The students in her Gateway class, “Writing From Faith,” didn’t understand that Jesus’ birth receptacle was a trough; the word manger obscures the birth from realities forgotten in modern life. Kirk illuminates the term beyond the average student’s “syllabi and study guides and PowerPoint outlines.”

As families worldwide pack their homes with presents, Kirk unpacks God’s longing for us and our longing for Him—opting for carols more “theologically correct” than “jolly.” Kirk ponders those demurer songs and her Catholic upbringing, saying, “I’m unhappy about singing about the Crucifixion.”

“Why not about the Messiah who we’re supposed to look forward to?” Kirk asks. “The Crucifixion is a sad thing. The Angel says the coming of Jesus is good news and great joy. There is no mention of the Crucifixion. In my opinion, it’s creepy and twisted in Christ’s celebration.”

Kirk’s book emphasizes the hope in the coming of Christ rather than His death—hope that Christians should have when considering Christmas. Instead, Christians often focus on the festivities, the gifts and the food. Jesus’ birth, rather, should inspire longing as Christians await His return. The annual Advent chapel service at JBU expresses this waiting for the coming Christ, and the joy that it brings. Kirk enthuses the event: “Heaven is often described as a place where we’re going to sing. I look forward to it because everybody gets to sing together. Even non-believers are singing songs that everybody knows the words to. The songs that are about Jesus.”
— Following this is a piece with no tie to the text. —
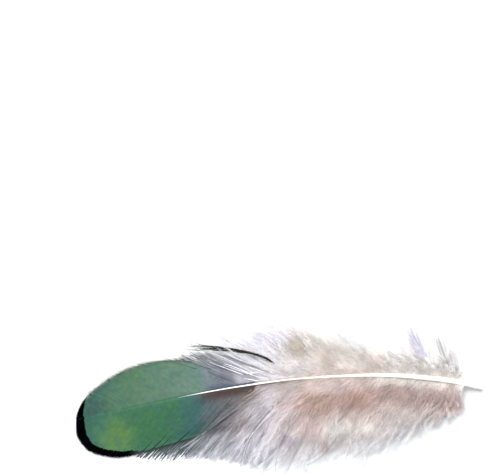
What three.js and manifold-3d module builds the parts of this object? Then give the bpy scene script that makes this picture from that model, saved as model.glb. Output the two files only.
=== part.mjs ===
// A pheasant's mantle feather, lying on a surface with its shiny side up: a quill that runs on as
// the shaft, a closed green vane at the tip, and long loose down along the rest of the shaft.
// Everything grew as one piece, so it is one solid. Millimetres, +Z up. The vane's tip points to
// -X and the quill to +X. The origin is on the surface, under the middle of the outline.
import * as THREE from 'three';
import { mergeVertices } from 'three/addons/utils/BufferGeometryUtils.js';
import Module from 'manifold-3d';

const wasm = await Module();
wasm.setup();

// The shaft's line seen from above, from its end near the vane's tip to the quill's cut end.
const shaftLine = [
  [-35.6, -4.0], [-27.4, -2.0], [-17.5, 0.2], [-7.4, 2.1], [4.1, 3.6],
  [17.8, 4.15], [27.2, 3.5], [33.1, 2.6], [36.75, 1.8],
];
const shaftRadius = { tip: 0.14, middle: 0.34, quill: 0.56 };
const shaftSides = 8;
const shaftSteps = 24;

// The shaft arches, so that the vane's rim and the quill's end meet the surface. Its crown is at
// this share of its length.
const arch = { height: 4.3, endHeight: 0.5, crown: 0.54 };

// Each half of the vane has a rounded end, a quarter of a superellipse, and behind its widest
// point the edge draws in slowly. Edge length is where the last barb of that half ends.
const vaneHalves = [
  { side: 1, width: 7.35, roundLength: 13.9, power: 1.75, edgeLength: 22.5, drawIn: 0.22 },
  { side: -1, width: 8.3, roundLength: 8.7, power: 2.4, edgeLength: 22.5, drawIn: 0.12 },
];
// Barbs run from the shaft forwards to the edge. Root stations are where they leave the shaft,
// behind the vane's tip, at even shares from the first barb to the last.
const vane = {
  rootStations: [0, 2.6, 7.2, 11.6, 15.8, 19.9, 23.9, 27.6, 31], firstBarb: 0.012,
  pastShaft: 1.1, thickness: 0.5, rimHeight: 0.2, rimShare: 0.85,
  elbowOut: 0.62, elbowForward: 0.35, acrossSteps: 5, alongSteps: 18,
};

// Down: each lock is a tapered, curved tuft of barbs. Sweep is how far its tip lies in front of
// its root, and reach how far it stands out to the side, both at even stations from the first
// lock, by the vane, to the last, by the quill.
const downSides = [
  {
    side: 1, count: 23, from: -8.0, to: 32.7,
    sweep: [11.5, 13.5, 14.4, 12.7, 10.5, 8.2, 7.2, 4.4, 1.8],
    reach: [5.6, 6.6, 7.4, 8.2, 9.0, 8.2, 9.0, 8.8, 5.6],
  },
  {
    side: -1, count: 24, from: -9.5, to: 32.7,
    sweep: [8.1, 9.3, 11.2, 13.5, 14.0, 12.4, 10.7, 7.0, 1.2],
    reach: [9.6, 10.7, 13.9, 15.8, 16.8, 16.2, 15.0, 11.4, 5.8],
  },
];
const lock = {
  halfWidth: 1.1, halfHeight: 1.15, rootShare: 0.85, tipShare: 0.2, sides: 6, steps: 6,
  rootDrop: 0.3, rise: 0.9, tipHeight: 0.5, bow: 0.2, fullReach: 9,
};
const lockUneven = { reach: 0.08, sweep: 0.12, tipHeight: 1.6, rise: 0.8, width: 0.2 };

// One long dark tuft lies along the vane's shoulder.
const shoulderTuft = {
  side: 1, root: 2.6, sweep: 19.4, reach: 5.6,
  halfWidth: 0.6, halfHeight: 0.5, tipHeight: 2.4, rise: 0.2,
};

const featherColour = 0xb9a49a;

const level = new THREE.Vector3(0, 0, 1);
const shaftPlan = new THREE.CatmullRomCurve3(
  shaftLine.map(([x, y]) => new THREE.Vector3(x, y, 0)), false, 'catmullrom', 0.5,
);
const shaftLength = shaftPlan.getLength();

// A repeatable number from -1 to 1 for one lock and one of its traits.
function uneven(index, trait) {
  const wave = Math.sin(index * 12.9898 + trait * 78.233) * 43758.5453;
  return 2 * (wave - Math.floor(wave)) - 1;
}

// A value between evenly spaced stations, at a share from 0 to 1 of the way along them.
function between(stations, share) {
  const place = THREE.MathUtils.clamp(share, 0, 1) * (stations.length - 1);
  const first = Math.min(Math.floor(place), stations.length - 2);
  return THREE.MathUtils.lerp(stations[first], stations[first + 1], place - first);
}

function shaftHeight(share) {
  const span = share < arch.crown ? arch.crown : 1 - arch.crown;
  return arch.endHeight + arch.height * (1 - ((share - arch.crown) / span) ** 2);
}

function shaftRadiusAt(share) {
  return between([shaftRadius.tip, shaftRadius.middle, shaftRadius.quill], share);
}

// The shaft's middle, its direction and the level direction to its left, at a share of its length.
// Shares below 0 run straight on past its end.
function shaftFrame(share) {
  const along = shaftPlan.getTangentAt(Math.max(0, share));
  const middle = shaftPlan.getPointAt(Math.max(0, share));
  middle.addScaledVector(along, Math.min(0, share) * shaftLength);
  middle.z = shaftHeight(Math.max(0, share));
  return { middle, along, across: level.clone().cross(along) };
}

// The share of the shaft's length at which it passes a given x.
function shareAtX(x) {
  let low = 0;
  let high = 1;
  for (let i = 0; i < 40; i++) {
    const half = (low + high) / 2;
    if (shaftPlan.getPointAt(half).x < x) low = half;
    else high = half;
  }
  return low;
}

// Moves every vertex of a plain shape by a function of its place.
function reshaped(geometry, place) {
  const position = geometry.getAttribute('position');
  const vertex = new THREE.Vector3();
  for (let i = 0; i < position.count; i++) {
    vertex.fromBufferAttribute(position, i);
    const moved = place(vertex);
    position.setXYZ(i, moved.x, moved.y, moved.z);
  }
  return geometry;
}

function solidOf(geometry) {
  const plain = geometry.clone();
  plain.deleteAttribute('normal');
  plain.deleteAttribute('uv');
  const merged = mergeVertices(plain, 1e-5);
  return new wasm.Manifold(new wasm.Mesh({
    numProp: 3,
    vertProperties: merged.getAttribute('position').array,
    triVerts: new Uint32Array(merged.index.array),
  }));
}

function geometryOf(solid) {
  const mesh = solid.getMesh();
  const geometry = new THREE.BufferGeometry();
  geometry.setAttribute('position', new THREE.BufferAttribute(mesh.vertProperties, 3));
  geometry.setIndex(new THREE.BufferAttribute(mesh.triVerts, 1));
  geometry.computeVertexNormals();
  return geometry;
}

// A round tube that follows the arched shaft and thickens towards the quill's flat cut end.
function makeShaft() {
  const tube = new THREE.CylinderGeometry(1, 1, 1, shaftSides, shaftSteps);
  return solidOf(reshaped(tube, (vertex) => {
    const share = 0.5 - vertex.y;
    const { middle, across } = shaftFrame(share);
    const radius = shaftRadiusAt(share);
    return middle
      .addScaledVector(across, vertex.x * radius)
      .addScaledVector(level, vertex.z * radius);
  }));
}

// The vane's edge for one half: the distance behind the tip, and out from the shaft line.
function vaneEdge(half, share) {
  const roundShare = 0.5;
  if (share < roundShare) {
    const turn = (share / roundShare) * Math.PI / 2;
    return {
      behind: half.roundLength * (1 - Math.cos(turn) ** (2 / half.power)),
      out: half.width * Math.sin(turn) ** (2 / half.power),
    };
  }
  const back = (share - roundShare) / (1 - roundShare);
  return {
    behind: THREE.MathUtils.lerp(half.roundLength, half.edgeLength, back),
    out: half.width * (1 - half.drawIn * back ** 2),
  };
}

// A point on one barb of the vane, from its root on the shaft (out 0) to its tip (out 1).
function vanePoint(half, share, out) {
  const edge = vaneEdge(half, share);
  const root = between(vane.rootStations, share);
  const elbow = {
    behind: root - vane.elbowForward * (root - edge.behind),
    out: vane.elbowOut * edge.out,
  };
  const line = new THREE.QuadraticBezierCurve(
    new THREE.Vector2(root, 0), new THREE.Vector2(elbow.behind, elbow.out),
    new THREE.Vector2(edge.behind, edge.out),
  );
  const place = line.getPoint(out);
  const { middle, across } = shaftFrame((place.x - vane.pastShaft) / shaftLength);
  const crown = Math.max(vane.rimHeight, middle.z - 0.1);
  const fall = Math.min(1, out / vane.rimShare) ** 1.5;
  const point = middle.addScaledVector(across, half.side * place.y);
  point.z = THREE.MathUtils.lerp(crown, vane.rimHeight, fall);
  return point;
}

// A thin sheet, highest along the shaft and lowest at its rim, where it rests on the surface.
function makeVane() {
  const sheet = new THREE.BoxGeometry(2, 1, 1, 2 * vane.acrossSteps, vane.alongSteps, 1);
  return solidOf(reshaped(sheet, (vertex) => {
    const share = THREE.MathUtils.lerp(1, vane.firstBarb, vertex.y + 0.5);
    const half = vaneHalves[vertex.x > 0 ? 0 : 1];
    return vanePoint(half, share, Math.abs(vertex.x))
      .addScaledVector(level, vertex.z * vane.thickness);
  }));
}

// A lock is a tube bent along a curve from the shaft to its tip, widest near the middle.
function makeLock(spec) {
  const root = shaftFrame(shareAtX(spec.root)).middle.addScaledVector(level, -lock.rootDrop);
  const offset = new THREE.Vector3(-spec.sweep, spec.side * spec.reach, 0);
  const tip = root.clone().add(offset).setZ(spec.tipHeight);
  const elbow = root.clone().addScaledVector(offset, 0.5).add(
    new THREE.Vector3(lock.bow * spec.sweep, spec.side * lock.bow * spec.reach, spec.rise),
  );
  const line = new THREE.QuadraticBezierCurve3(root, elbow, tip);
  const tube = new THREE.CylinderGeometry(1, 1, 1, lock.sides, lock.steps);
  return solidOf(reshaped(tube, (vertex) => {
    const share = 0.5 - vertex.y;
    const heading = line.getTangent(share).setZ(0).normalize();
    const beside = level.clone().cross(heading);
    const swell = lock.rootShare + (1 - lock.rootShare) * Math.sin(Math.PI * share);
    const taper = 1 - (1 - lock.tipShare) * share ** 2.2;
    return line.getPoint(share)
      .addScaledVector(beside, vertex.x * spec.halfWidth * swell * taper)
      .addScaledVector(level, vertex.z * spec.halfHeight * swell * taper);
  }));
}

function downLocks() {
  return downSides.flatMap((field, fieldIndex) => Array.from({ length: field.count }, (_, i) => {
    const share = i / (field.count - 1);
    const index = 100 * fieldIndex + i;
    const reach = between(field.reach, share) * (1 + lockUneven.reach * uneven(index, 2));
    const fullness = 0.5 + 0.5 * Math.min(1, reach / lock.fullReach);
    return {
      side: field.side,
      root: THREE.MathUtils.lerp(field.from, field.to, share),
      sweep: between(field.sweep, share) * (1 + lockUneven.sweep * uneven(index, 1)),
      reach,
      tipHeight: lock.tipHeight + lockUneven.tipHeight * Math.max(0, uneven(index, 3)),
      halfWidth: lock.halfWidth * fullness * (1 + lockUneven.width * uneven(index, 4)),
      halfHeight: lock.halfHeight * fullness,
      rise: lock.rise + lockUneven.rise * uneven(index, 5),
    };
  }));
}

// Whatever would sink below the surface is pressed flat on it.
function surfaceBlock() {
  const size = 120;
  const depth = 10;
  return solidOf(new THREE.BoxGeometry(size, size, depth).translate(0, 0, -depth / 2));
}

const grown = [makeShaft(), makeVane(), ...[...downLocks(), shoulderTuft].map(makeLock)];
const solid = wasm.Manifold.union(grown).subtract(surfaceBlock());

const feather = new THREE.Mesh(
  geometryOf(solid),
  new THREE.MeshStandardMaterial({ color: featherColour, roughness: 0.7, metalness: 0 }),
);
feather.name = 'feather';

const part = new THREE.Group();
part.add(feather);

export default part;
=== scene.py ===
# Pheasant mantle feather, shiny side up on a white ground, grown strand by strand round the frame.
# Sizes are in millimetres until a mesh is made. X runs from the vane's tip to the quill.
import math

import bpy
import numpy as np
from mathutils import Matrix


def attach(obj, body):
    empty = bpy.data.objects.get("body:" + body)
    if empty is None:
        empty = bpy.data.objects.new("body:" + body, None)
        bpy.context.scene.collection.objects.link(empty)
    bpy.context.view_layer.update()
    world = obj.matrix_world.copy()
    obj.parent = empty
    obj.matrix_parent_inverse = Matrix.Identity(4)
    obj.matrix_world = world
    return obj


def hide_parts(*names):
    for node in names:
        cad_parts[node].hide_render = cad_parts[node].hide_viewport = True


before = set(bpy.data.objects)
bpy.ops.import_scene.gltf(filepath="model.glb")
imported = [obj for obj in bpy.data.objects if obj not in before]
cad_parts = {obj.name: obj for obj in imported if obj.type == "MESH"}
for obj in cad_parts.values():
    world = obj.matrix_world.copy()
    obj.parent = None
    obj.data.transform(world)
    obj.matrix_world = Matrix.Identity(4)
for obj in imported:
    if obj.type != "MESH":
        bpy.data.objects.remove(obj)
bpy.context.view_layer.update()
mm = 0.001
rng = np.random.default_rng(11)
level = np.array([0.0, 0.0, 1.0])
print("frame loaded")


# Small helpers

def smooth(low, high, value):
    t = np.clip((value - low) / (high - low), 0, 1)
    return t * t * (3 - 2 * t)


def mix(a, b, t):
    return a + (b - a) * t


def unit(vectors):
    return vectors / np.maximum(np.linalg.norm(vectors, axis=-1, keepdims=True), 1e-9)


def between(stations, share):
    return np.interp(np.clip(share, 0, 1), np.linspace(0, 1, len(stations)), stations)


def uneven(index, trait):  # a repeatable number from -1 to 1, as it shapes the solid's locks
    wave = np.sin(index * 12.9898 + trait * 78.233) * 43758.5453
    return 2 * (wave - np.floor(wave)) - 1


# The shaft's line, which everything grows from

shaft = {
    "line": [(-35.6, -4.0), (-27.4, -2.0), (-17.5, 0.2), (-7.4, 2.1), (4.1, 3.6),
             (17.8, 4.15), (27.2, 3.5), (33.1, 2.6), (36.75, 1.8)],  # seen from above
    "archHeight": 4.3, "endHeight": 0.5, "crown": 0.54,  # mm, mm, and where along it is highest
    "radius": [0.03, 0.045, 0.075, 0.125, 0.17, 0.23, 0.32, 0.43, 0.53],  # vane's tip to quill
    "sides": 16, "steps": 60, "lineSteps": 60, "slopeStep": 0.3,
    "hollow": 0.62, "hollowDepth": 1.5,  # the open end of the quill
    "nearTip": (0.19, 0.28), "sinks": 0.3,  # near the vane's tip its halves close over the shaft
    "longestDown": 16.0,  # mm from the shaft that the materials count as 1
}


def shaftTable():
    points = np.array(shaft["line"])
    padded = np.vstack([2 * points[0] - points[1], points, 2 * points[-1] - points[-2]])
    t = np.linspace(0, 1, shaft["lineSteps"], endpoint=False)[:, None]
    stretches = []
    for i in range(len(points) - 1):
        before, start, end, after = padded[i:i + 4]
        leave, arrive = 0.5 * (end - before), 0.5 * (after - start)
        stretches.append(start + leave * t + (3 * (end - start) - 2 * leave - arrive) * t**2
                         + (2 * (start - end) + leave + arrive) * t**3)
    line = np.vstack(stretches + [points[-1:]])
    run = np.concatenate([[0], np.cumsum(np.linalg.norm(np.diff(line, axis=0), axis=1))])
    return line, run


shaftPlan, shaftRun = shaftTable()
shaftLength = shaftRun[-1]


def shaftHeight(share):
    crown = shaft["crown"]
    span = np.where(share < crown, crown, 1 - crown)
    return shaft["endHeight"] + shaft["archHeight"] * (1 - ((share - crown) / span) ** 2)


def planAt(run):
    return np.stack([np.interp(run, shaftRun, shaftPlan[:, i]) for i in (0, 1)], -1)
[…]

“First Snow,” a chapter Kirk dedicates to the initial fall of the fluffy white wonder, links Advent snow with “a sense of rebirth, renewal.” Through the approach and exit of Advent, Kirk feels a sense of rebirth in preparation for next year. She sees Advent as a chance to recognize that Jesus experienced the same suffering and pain mankind also feels. Through this, she observes that God’s love shines with an extra special intensity during the Christmas season.